Disbanding of M23 rebel group offers hope for the critically endangered mountain gorilla. Photo: Martin Harvey

Presence of other rebel groups in region, in combination with other threats against great apes, still pose potential harm to the endangered species

After more than a year and a half in conflict against the government of the Democratic Republic of Congo (DRC), the M23 rebel group has announced it will disband and disarm, paving the way for peace in eastern Congo. The recent events are a positive sign not only for people, but also for the endangered mountain gorilla, whose habitat has inadvertently served as home base and occasional battlefield for the rebel group.

“The disbanding of the M23 rebel group will mean one less threat to the mountain gorilla, and that is a very positive thing,” remarked Jef Dupain, director of the Great Apes Program for the African Wildlife Foundation (AWF). “We must remain vigilant, however, as a few dozen rebel groups are still thought to operate in this area. The potential for conflict, in addition to the other threats that great apes face, means that ensuring stabilization of the mountain gorilla population must remain a priority for conservation groups and the region’s governments.”

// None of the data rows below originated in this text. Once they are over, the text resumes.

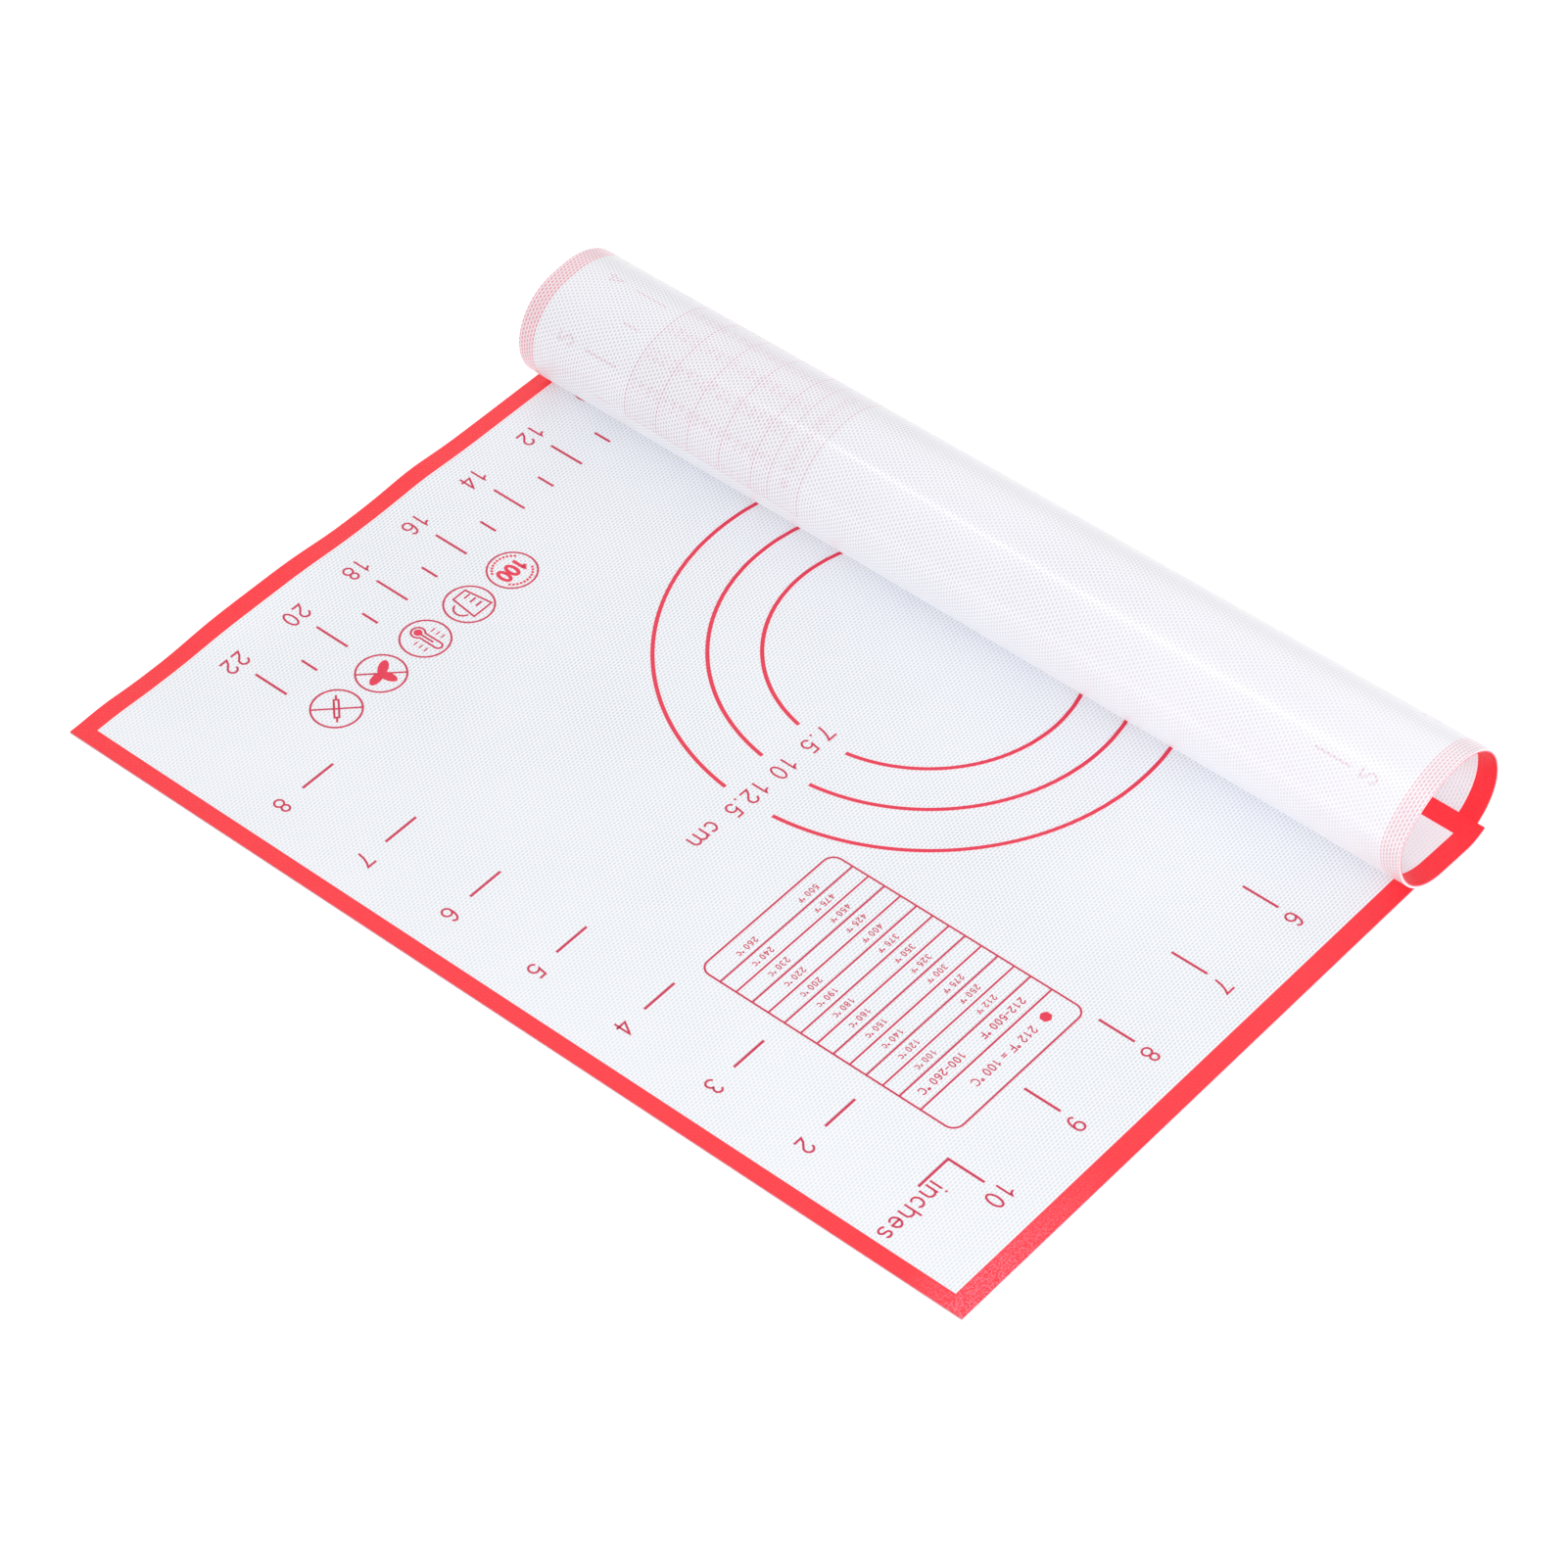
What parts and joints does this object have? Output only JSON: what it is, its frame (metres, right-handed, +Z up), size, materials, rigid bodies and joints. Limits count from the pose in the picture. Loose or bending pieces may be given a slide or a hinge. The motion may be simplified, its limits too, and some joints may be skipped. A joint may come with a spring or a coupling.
{
  "type": "silicone baking mat",
  "caption": "Printed silicone baking mat with rulers and ring guides, lying flat with its far end rolled back over itself.",
  "frame": {"origin": "under the middle of the object, on the surface it lies on", "axes": "+X along the front edge, +Y from the front edge towards the roll, +Z up"},
  "size_m": [0.259, 0.1854, 0.032],
  "materials": {
    "silicone_coat": "satin translucent white silicone",
    "glass_mesh": "woven glass fibre",
    "border_ink": "satin red silicone ink",
    "marking_ink": "satin red silicone ink"
  },
  "bodies": {
    "root": {"bottom_silicone": "silicone_coat", "glass_fibre_mesh": "glass_mesh", "top_silicone": "silicone_coat", "border_print": "border_ink", "corner_mark": "marking_ink", "side_inch_ruler": "marking_ink", "front_inch_ruler": "marking_ink", "centimetre_ruler": "marking_ink", "small_ring_guide": "marking_ink", "middle_ring_guide": "marking_ink", "large_ring_guide": "marking_ink", "temperature_table": "marking_ink", "second_table": "marking_ink", "badge_rings": "marking_ink"}
  },
  "joints": []
}
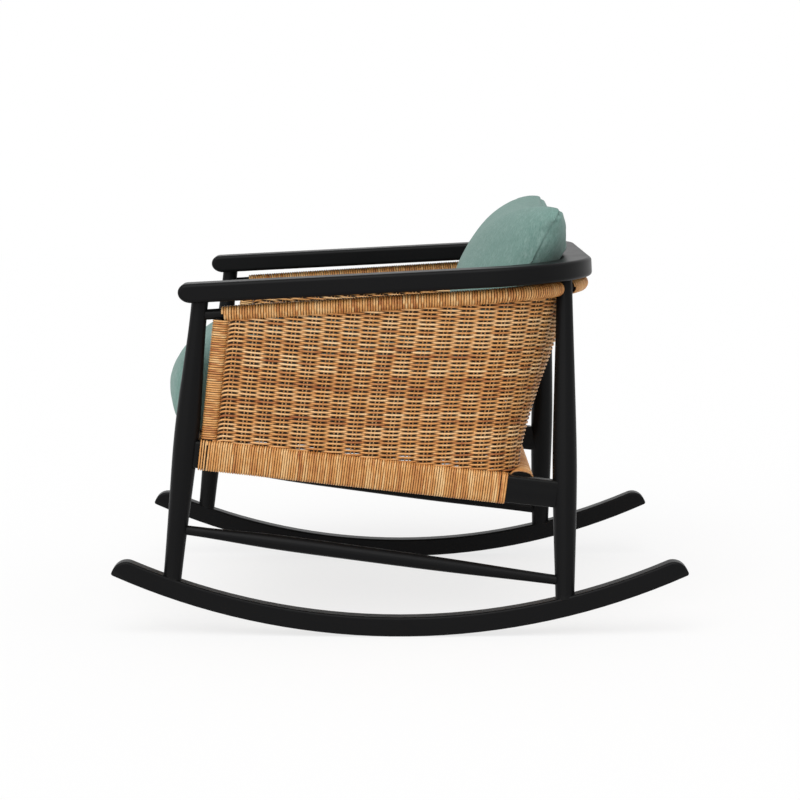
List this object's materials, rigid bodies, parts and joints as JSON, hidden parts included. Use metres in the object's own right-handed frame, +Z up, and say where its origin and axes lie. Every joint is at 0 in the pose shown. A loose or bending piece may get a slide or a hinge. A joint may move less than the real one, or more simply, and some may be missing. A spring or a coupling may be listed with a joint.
{
  "type": "rocking chair",
  "caption": "Low rocking lounge chair: black wooden frame on bent rockers, woven rattan shell round the back and sides, loose seat and back cushions.",
  "frame": {"origin": "on the floor, halfway between the rockers, at the point where they touch it", "axes": "+X towards the sitter's left, -Y the way the sitter looks, +Z up"},
  "size_m": [0.73, 0.9374, 0.7019],
  "materials": {
    "black_wood": "black satin paint",
    "rattan": "clear-coated honey rattan peel",
    "beech": "bare",
    "steel": "zinc plated",
    "webbing": "woven elastic webbing",
    "seat_cloth": "slubby linen weave",
    "back_cloth": "slubby linen weave"
  },
  "bodies": {
    "frame": {"rocker_left": "black_wood", "rocker_right": "black_wood", "front_leg_left": "black_wood", "front_leg_right": "black_wood", "rear_leg_left": "black_wood", "rear_leg_right": "black_wood", "side_stretcher_left": "black_wood", "side_stretcher_right": "black_wood", "arm_rail": "black_wood", "upper_rail_left": "black_wood", "upper_rail_right": "black_wood", "upper_rail_back": "black_wood", "panel_post_left": "black_wood", "panel_post_right": "black_wood", "seat_rail_left": "black_wood", "seat_rail_right": "black_wood", "seat_rail_front": "black_wood", "seat_rail_rear": "black_wood", "upper_wrap_left": "rattan", "upper_wrap_right": "rattan", "upper_wrap_back": "rattan", "post_wrap_left": "rattan", "post_wrap_right": "rattan", "rail_wrap_left": "rattan", "rail_wrap_right": "rattan", "rail_wrap_front": "rattan", "rail_wrap_rear": "rattan", "woven_shell": "rattan", "rail_dowels": "beech", "cleat_left": "beech", "cleat_right": "beech", "cleat_front": "beech", "cleat_rear": "beech", "cleat_screws": "steel", "webbing_across": "webbing", "webbing_along": "webbing"},
    "seat_pad": {"seat_cushion": "seat_cloth"},
    "back_pad": {"back_cushion": "back_cloth"}
  },
  "joints": [
    {"name": "seat_cushion_out", "type": "slide", "parent": "frame", "child": "seat_pad", "axis": [0, -0.9931, 0.1175], "range_m": [0, 0.45]},
    {"name": "back_cushion_lift", "type": "slide", "parent": "frame", "child": "back_pad", "axis": [0, 0, 1], "range_m": [0, 0.35]}
  ]
}
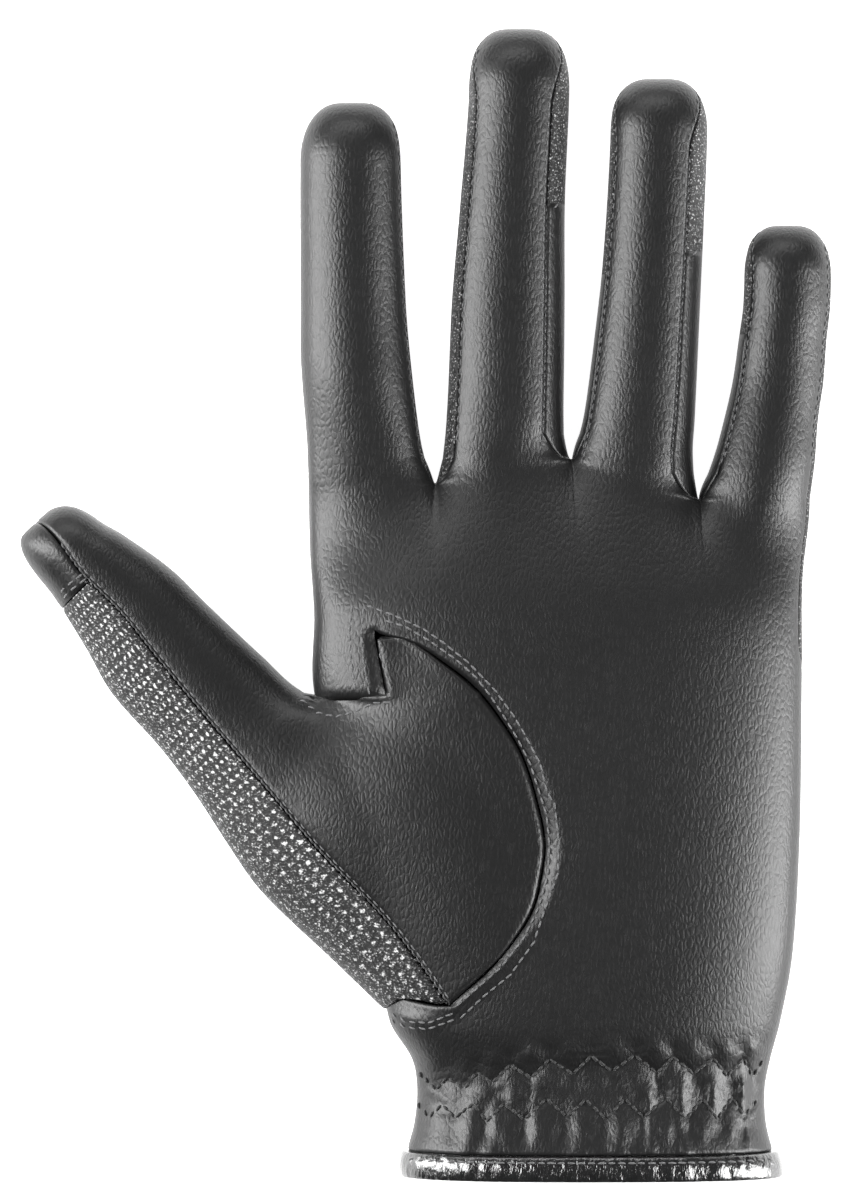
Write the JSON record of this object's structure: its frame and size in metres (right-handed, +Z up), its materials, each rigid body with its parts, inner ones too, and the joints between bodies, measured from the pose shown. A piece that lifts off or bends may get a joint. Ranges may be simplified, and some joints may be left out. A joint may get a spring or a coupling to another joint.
{
  "type": "horse riding glove",
  "caption": "Left-hand riding glove with a smooth leather palm, mesh back, inset thumb, gathered cuff and a glossy bound hem.",
  "frame": {"origin": "middle of the whole glove's length and width, on the surface it lies on", "axes": "+Y along the fingers, +Z up out of the palm side, thumb towards -X"},
  "size_m": [0.162, 0.2292, 0.0321],
  "materials": {
    "leather": "satin",
    "mesh": "matte",
    "patent": "gloss",
    "thread": "matte"
  },
  "bodies": {
    "root": {"palm_panel": "leather", "cuff_back": "leather", "thumb_front": "leather", "thumb_tip": "leather", "side_middle_ring": "leather", "side_ring_little": "leather", "back_panel": "mesh", "thumb_mesh": "mesh", "side_index_middle": "mesh", "side_middle_upper": "mesh", "side_ring_upper_left": "mesh", "side_ring_upper_right": "mesh", "side_little_upper": "mesh", "wrist_binding": "patent"}
  },
  "joints": []
}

Only about 880 mountain gorillas exist in the world, and all live in Africa’s Virunga mountain range—where DRC, Uganda, and Rwanda meet—and Uganda’s Bwindi Impenetrable National Park. This part of Africa is particularly rich in natural resources, and the potential for exploitation of these resources has regularly played a role in area conflicts. Natural resource extraction poses a significant threat for Africa’s great apes, as well, whose forested habitats are being degraded and diminished over time.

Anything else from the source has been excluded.